HTTPS (HyperText Transfer Protocol Secure) is HTTP with an added security layer provided by TLS (Transport Layer Security). It operates on port 443 by default. HTTPS encrypts all data transmitted between client and server, providing three key security properties:
Confidentiality: Data is encrypted so eavesdroppers cannot read it.
Integrity: Data cannot be modified in transit without detection.
Authentication: The server proves its identity via a digital certificate, preventing impersonation.
HTTP vs HTTPS: Key Differences
| Feature | HTTP | HTTPS |
|---|---|---|
| Default Port | 80 | 443 |
| Encryption | None (plaintext) | TLS encryption |
| Certificate Required | No | Yes (SSL/TLS certificate) |
| Performance | Slightly faster (no handshake) | Minimal overhead with TLS 1.3 |
| SEO Impact | Penalized by search engines | Preferred by Google ranking |
| Data Integrity | Vulnerable to tampering | Protected by MAC |
| Browser Indicator | "Not Secure" warning | Padlock icon |
The TLS Handshake
Before encrypted communication can begin, the client and server must perform a TLS handshake to agree on encryption parameters and establish a shared secret key. Here is how the TLS 1.3 handshake works (simplified from TLS 1.2 which required two round trips):
TLS 1.3 Handshake (1-RTT)
Step 1 - Client Hello: The client sends supported cipher suites, a random number, and key share parameters (Diffie-Hellman public key).
Step 2 - Server Hello: The server selects a cipher suite, sends its random number, key share, and its digital certificate. The server also sends encrypted extensions and a Finished message.
Step 3 - Client Finished: The client verifies the server certificate against trusted Certificate Authorities (CAs), computes the shared secret using Diffie-Hellman key exchange, and sends its Finished message. Encrypted application data can now flow.
# View the TLS certificate of a website
openssl s_client -connect swehelper.com:443 -servername swehelper.com
# Check TLS version and cipher suite
openssl s_client -connect swehelper.com:443 2>/dev/null | grep -E "Protocol|Cipher"
# Generate a self-signed certificate for development
openssl req -x509 -newkey rsa:4096 -keyout key.pem -out cert.pem -days 365 -nodes \
-subj "/C=US/ST=State/L=City/O=Org/CN=localhost"

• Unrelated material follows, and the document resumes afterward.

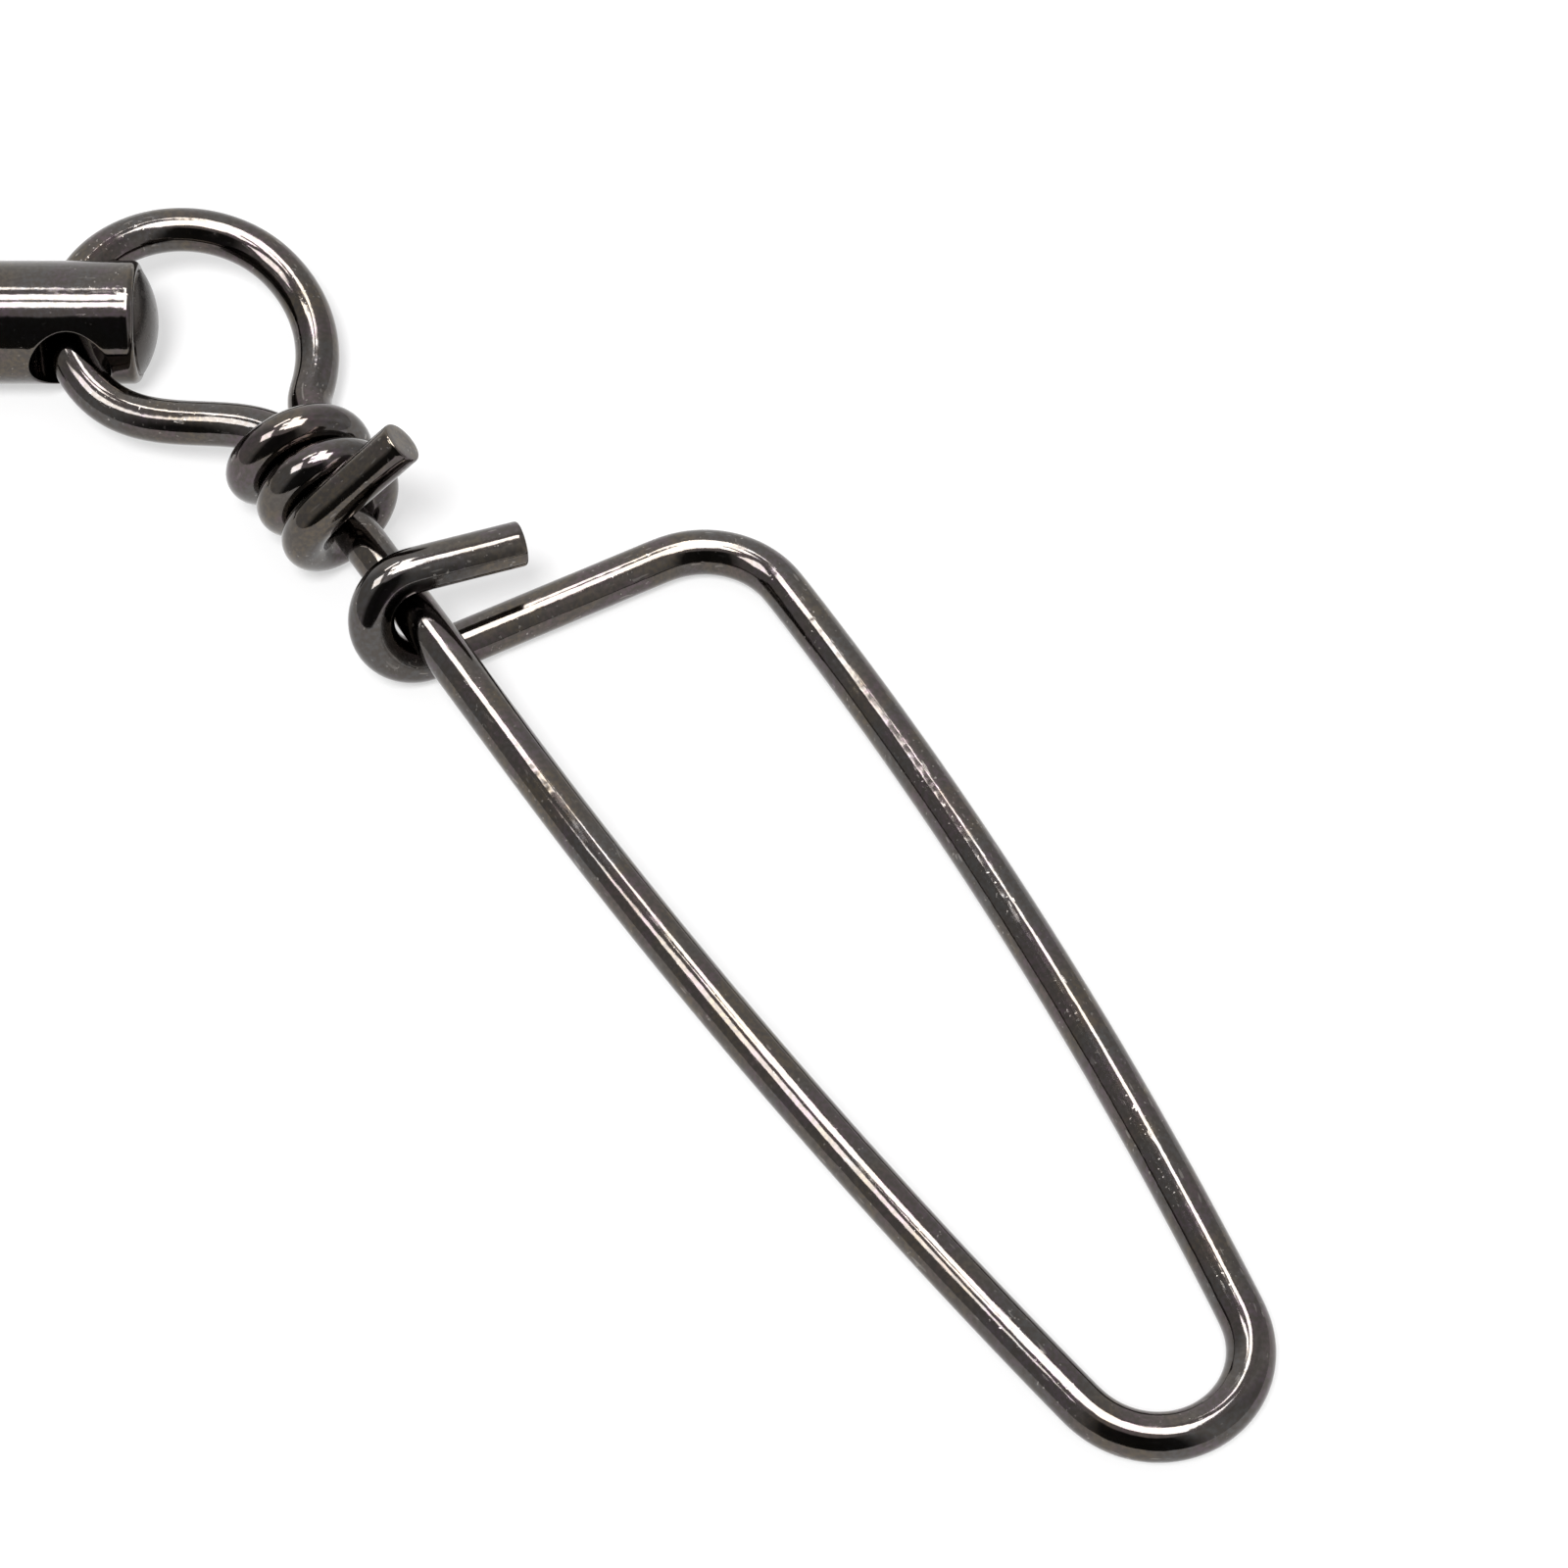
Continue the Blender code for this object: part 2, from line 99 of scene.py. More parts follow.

# Test TLS 1.3 specifically
openssl s_client -connect swehelper.com:443 -tls1_3
Certificates and Certificate Authorities
TLS certificates are issued by Certificate Authorities (CAs) and bind a public key to a domain name. The certificate chain of trust works as follows: Root CA signs an Intermediate CA certificate, which signs your domain's certificate. Browsers trust a set of root CAs pre-installed in their certificate store.
Let's Encrypt provides free, automated certificates and is the most popular CA on the internet. For production environments, you can automate certificate renewal with certbot.
# Install and configure Let's Encrypt with certbot (Nginx)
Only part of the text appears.